Given instruction
Print verbatim the opening line of the material and every subsequent line through the one containing "FRAY_YARNS, FRAY_YARN = 84, 0.00040".

Stored rows
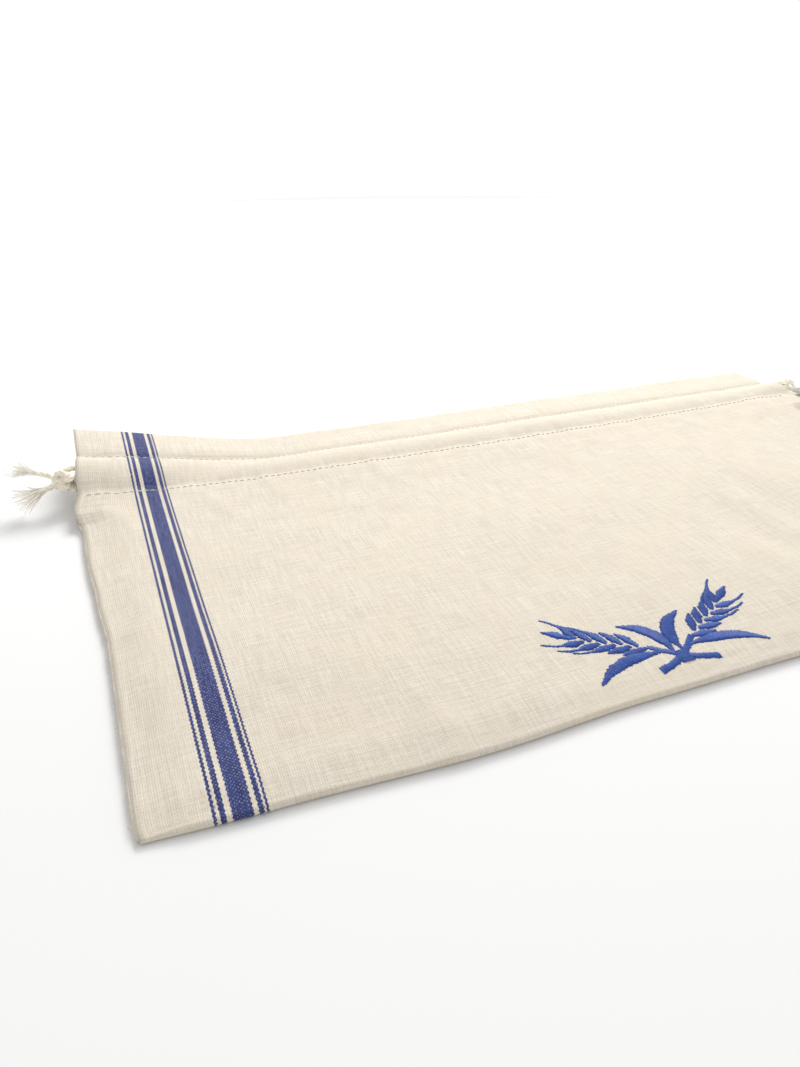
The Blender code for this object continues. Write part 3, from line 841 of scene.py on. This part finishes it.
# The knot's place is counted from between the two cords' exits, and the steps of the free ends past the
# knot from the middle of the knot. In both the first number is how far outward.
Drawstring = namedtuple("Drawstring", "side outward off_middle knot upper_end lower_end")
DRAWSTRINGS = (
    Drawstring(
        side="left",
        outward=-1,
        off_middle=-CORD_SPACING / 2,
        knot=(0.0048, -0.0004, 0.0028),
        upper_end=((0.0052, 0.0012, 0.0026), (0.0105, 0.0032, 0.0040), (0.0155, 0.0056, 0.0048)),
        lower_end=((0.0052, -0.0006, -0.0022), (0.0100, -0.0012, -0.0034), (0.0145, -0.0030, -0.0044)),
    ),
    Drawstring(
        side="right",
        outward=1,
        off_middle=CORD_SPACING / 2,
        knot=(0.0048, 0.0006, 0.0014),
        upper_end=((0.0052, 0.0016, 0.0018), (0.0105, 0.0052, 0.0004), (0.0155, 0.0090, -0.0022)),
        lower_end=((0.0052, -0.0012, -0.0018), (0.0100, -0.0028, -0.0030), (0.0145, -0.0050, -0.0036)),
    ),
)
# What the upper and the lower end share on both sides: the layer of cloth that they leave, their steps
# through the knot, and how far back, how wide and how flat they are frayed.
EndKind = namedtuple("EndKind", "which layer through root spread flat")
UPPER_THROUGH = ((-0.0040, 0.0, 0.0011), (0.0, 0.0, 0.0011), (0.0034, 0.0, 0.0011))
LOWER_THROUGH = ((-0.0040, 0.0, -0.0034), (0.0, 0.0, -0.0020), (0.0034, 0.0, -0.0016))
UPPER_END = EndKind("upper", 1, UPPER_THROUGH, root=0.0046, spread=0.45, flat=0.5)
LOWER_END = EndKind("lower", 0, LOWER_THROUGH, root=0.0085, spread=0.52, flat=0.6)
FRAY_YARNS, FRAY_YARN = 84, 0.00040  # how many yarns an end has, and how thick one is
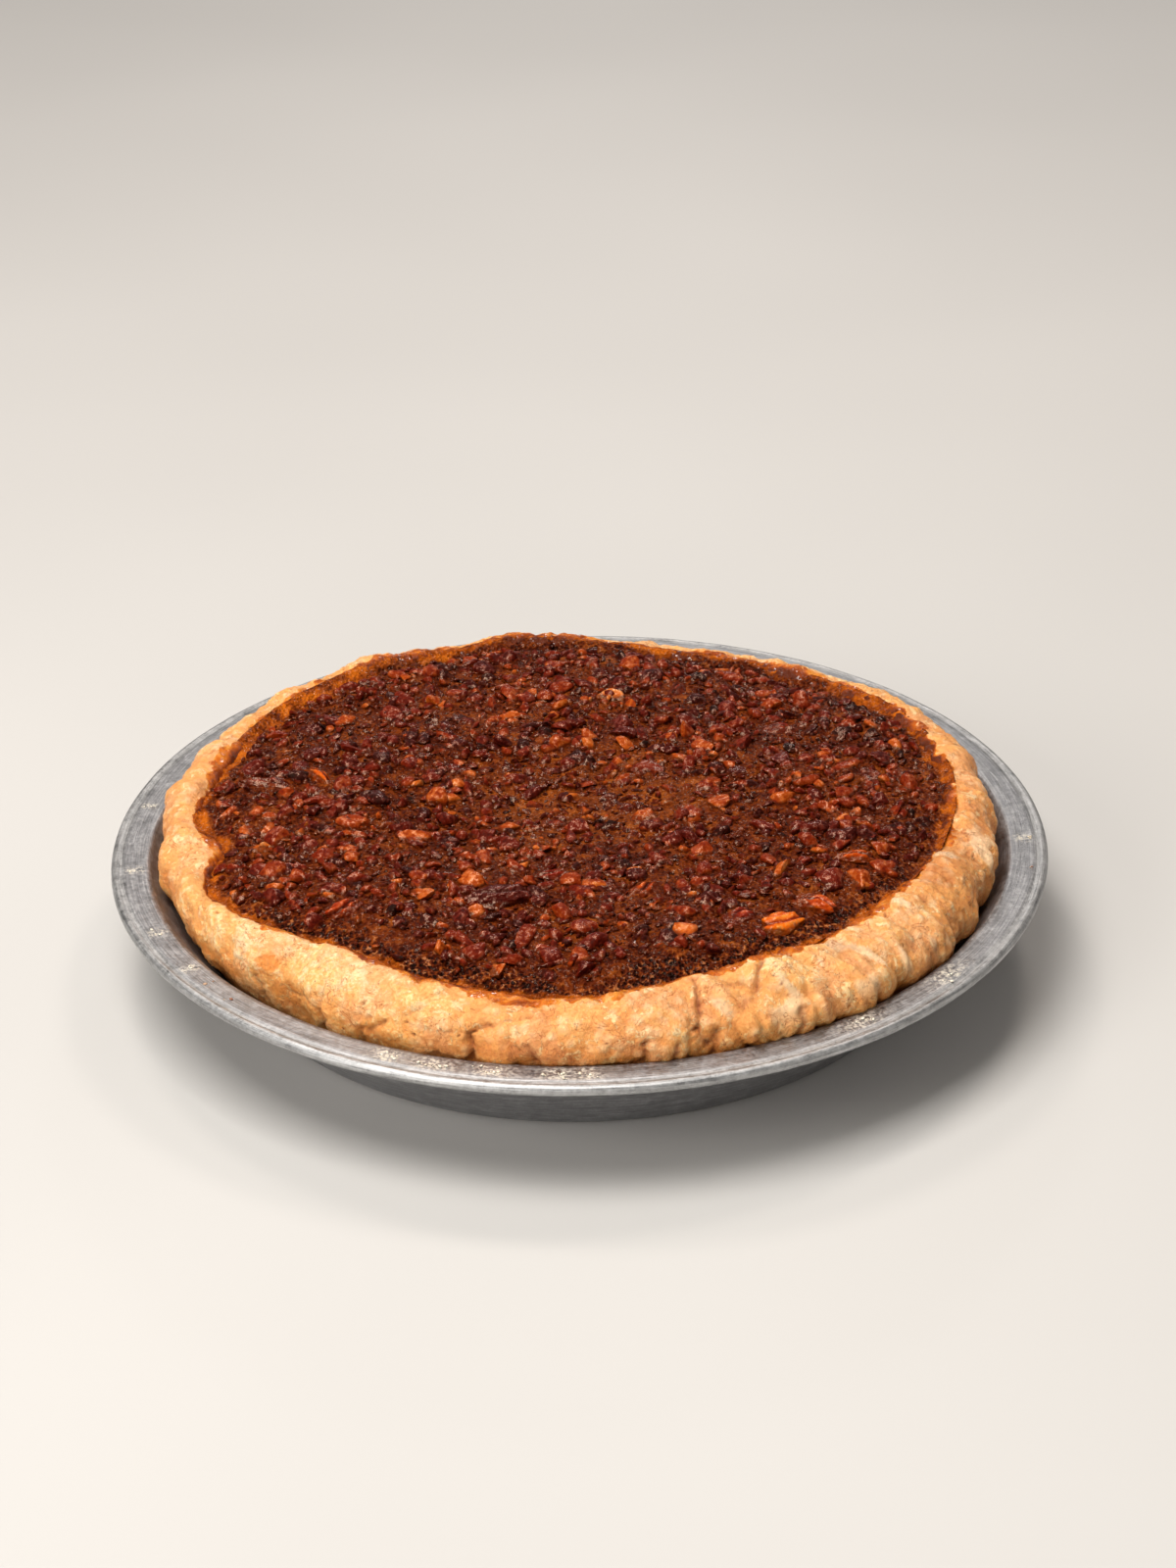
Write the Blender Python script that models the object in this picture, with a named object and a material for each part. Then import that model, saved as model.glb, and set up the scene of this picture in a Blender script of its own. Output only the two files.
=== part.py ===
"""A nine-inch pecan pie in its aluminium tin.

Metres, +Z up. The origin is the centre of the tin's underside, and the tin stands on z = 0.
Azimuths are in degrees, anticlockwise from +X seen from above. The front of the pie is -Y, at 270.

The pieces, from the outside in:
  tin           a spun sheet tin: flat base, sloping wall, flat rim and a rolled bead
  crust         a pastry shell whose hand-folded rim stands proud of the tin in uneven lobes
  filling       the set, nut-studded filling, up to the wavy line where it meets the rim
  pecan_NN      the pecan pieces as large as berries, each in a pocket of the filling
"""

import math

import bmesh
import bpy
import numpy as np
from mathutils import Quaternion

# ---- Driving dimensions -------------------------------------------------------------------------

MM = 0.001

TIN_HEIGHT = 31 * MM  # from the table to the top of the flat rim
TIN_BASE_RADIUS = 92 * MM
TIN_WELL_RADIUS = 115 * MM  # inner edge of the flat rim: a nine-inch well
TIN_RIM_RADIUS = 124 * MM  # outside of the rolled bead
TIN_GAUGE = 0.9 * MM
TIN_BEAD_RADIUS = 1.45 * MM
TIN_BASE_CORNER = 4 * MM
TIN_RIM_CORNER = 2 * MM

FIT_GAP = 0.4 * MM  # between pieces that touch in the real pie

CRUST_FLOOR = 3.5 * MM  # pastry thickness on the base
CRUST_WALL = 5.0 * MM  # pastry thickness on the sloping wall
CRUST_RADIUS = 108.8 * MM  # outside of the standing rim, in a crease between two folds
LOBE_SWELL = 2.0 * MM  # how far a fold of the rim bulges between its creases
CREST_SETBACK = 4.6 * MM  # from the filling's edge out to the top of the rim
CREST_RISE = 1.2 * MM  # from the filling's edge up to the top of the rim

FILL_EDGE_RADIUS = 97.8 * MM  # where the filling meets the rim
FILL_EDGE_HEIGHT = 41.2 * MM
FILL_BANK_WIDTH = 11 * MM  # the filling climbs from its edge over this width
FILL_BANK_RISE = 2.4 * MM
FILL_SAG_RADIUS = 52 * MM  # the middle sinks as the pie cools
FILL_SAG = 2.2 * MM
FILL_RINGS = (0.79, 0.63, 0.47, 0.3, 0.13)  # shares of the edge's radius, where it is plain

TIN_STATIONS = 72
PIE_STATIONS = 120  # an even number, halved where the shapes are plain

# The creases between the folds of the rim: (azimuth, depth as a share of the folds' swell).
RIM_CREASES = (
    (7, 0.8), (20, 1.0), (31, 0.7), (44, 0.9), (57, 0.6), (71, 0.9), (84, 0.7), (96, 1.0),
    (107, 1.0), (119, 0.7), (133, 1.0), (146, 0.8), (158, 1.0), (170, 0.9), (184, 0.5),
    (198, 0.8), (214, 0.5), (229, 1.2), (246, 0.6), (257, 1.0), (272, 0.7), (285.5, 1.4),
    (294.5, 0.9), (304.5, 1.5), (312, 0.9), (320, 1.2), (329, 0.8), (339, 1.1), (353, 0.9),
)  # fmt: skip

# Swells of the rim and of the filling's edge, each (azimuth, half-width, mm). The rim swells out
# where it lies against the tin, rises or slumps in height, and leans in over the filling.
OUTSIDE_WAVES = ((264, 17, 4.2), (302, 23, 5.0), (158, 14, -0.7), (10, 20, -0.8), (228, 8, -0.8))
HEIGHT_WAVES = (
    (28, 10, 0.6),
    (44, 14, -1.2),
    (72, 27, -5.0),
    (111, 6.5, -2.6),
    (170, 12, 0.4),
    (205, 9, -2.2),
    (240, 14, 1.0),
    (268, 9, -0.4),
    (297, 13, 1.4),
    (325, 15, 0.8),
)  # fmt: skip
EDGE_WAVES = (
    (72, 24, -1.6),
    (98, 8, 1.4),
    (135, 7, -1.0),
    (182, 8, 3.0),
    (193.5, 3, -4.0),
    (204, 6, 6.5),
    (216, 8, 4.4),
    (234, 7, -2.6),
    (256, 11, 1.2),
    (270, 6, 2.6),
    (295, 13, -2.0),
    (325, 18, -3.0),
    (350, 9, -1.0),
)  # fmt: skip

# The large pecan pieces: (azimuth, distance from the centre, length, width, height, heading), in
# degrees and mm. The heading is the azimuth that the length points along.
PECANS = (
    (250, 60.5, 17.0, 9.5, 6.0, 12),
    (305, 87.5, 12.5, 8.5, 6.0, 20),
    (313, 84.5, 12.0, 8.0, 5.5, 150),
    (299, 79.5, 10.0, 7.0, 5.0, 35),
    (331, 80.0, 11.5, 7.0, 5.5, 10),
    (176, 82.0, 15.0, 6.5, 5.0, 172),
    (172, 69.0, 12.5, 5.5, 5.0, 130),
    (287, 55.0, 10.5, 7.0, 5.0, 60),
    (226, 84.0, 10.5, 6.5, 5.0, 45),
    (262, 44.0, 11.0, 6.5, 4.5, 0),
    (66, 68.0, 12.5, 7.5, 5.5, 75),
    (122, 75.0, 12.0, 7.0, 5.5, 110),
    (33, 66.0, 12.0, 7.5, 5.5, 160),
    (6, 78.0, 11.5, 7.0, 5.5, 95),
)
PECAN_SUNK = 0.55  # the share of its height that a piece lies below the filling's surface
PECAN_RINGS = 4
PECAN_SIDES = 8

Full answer
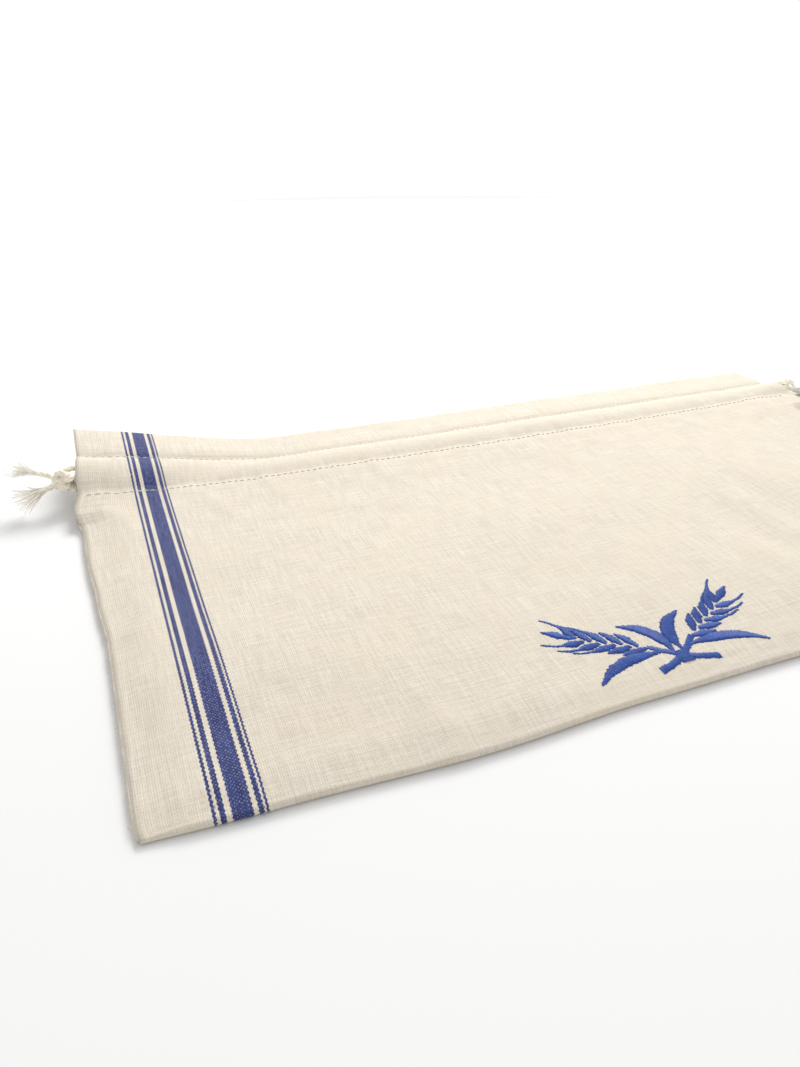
The Blender code for this object continues. Write part 3, from line 841 of scene.py on. This part finishes it.
# The knot's place is counted from between the two cords' exits, and the steps of the free ends past the
# knot from the middle of the knot. In both the first number is how far outward.
Drawstring = namedtuple("Drawstring", "side outward off_middle knot upper_end lower_end")
DRAWSTRINGS = (
    Drawstring(
        side="left",
        outward=-1,
        off_middle=-CORD_SPACING / 2,
        knot=(0.0048, -0.0004, 0.0028),
        upper_end=((0.0052, 0.0012, 0.0026), (0.0105, 0.0032, 0.0040), (0.0155, 0.0056, 0.0048)),
        lower_end=((0.0052, -0.0006, -0.0022), (0.0100, -0.0012, -0.0034), (0.0145, -0.0030, -0.0044)),
    ),
    Drawstring(
        side="right",
        outward=1,
        off_middle=CORD_SPACING / 2,
        knot=(0.0048, 0.0006, 0.0014),
        upper_end=((0.0052, 0.0016, 0.0018), (0.0105, 0.0052, 0.0004), (0.0155, 0.0090, -0.0022)),
        lower_end=((0.0052, -0.0012, -0.0018), (0.0100, -0.0028, -0.0030), (0.0145, -0.0050, -0.0036)),
    ),
)
# What the upper and the lower end share on both sides: the layer of cloth that they leave, their steps
# through the knot, and how far back, how wide and how flat they are frayed.
EndKind = namedtuple("EndKind", "which layer through root spread flat")
UPPER_THROUGH = ((-0.0040, 0.0, 0.0011), (0.0, 0.0, 0.0011), (0.0034, 0.0, 0.0011))
LOWER_THROUGH = ((-0.0040, 0.0, -0.0034), (0.0, 0.0, -0.0020), (0.0034, 0.0, -0.0016))
UPPER_END = EndKind("upper", 1, UPPER_THROUGH, root=0.0046, spread=0.45, flat=0.5)
LOWER_END = EndKind("lower", 0, LOWER_THROUGH, root=0.0085, spread=0.52, flat=0.6)
FRAY_YARNS, FRAY_YARN = 84, 0.00040  # how many yarns an end has, and how thick one is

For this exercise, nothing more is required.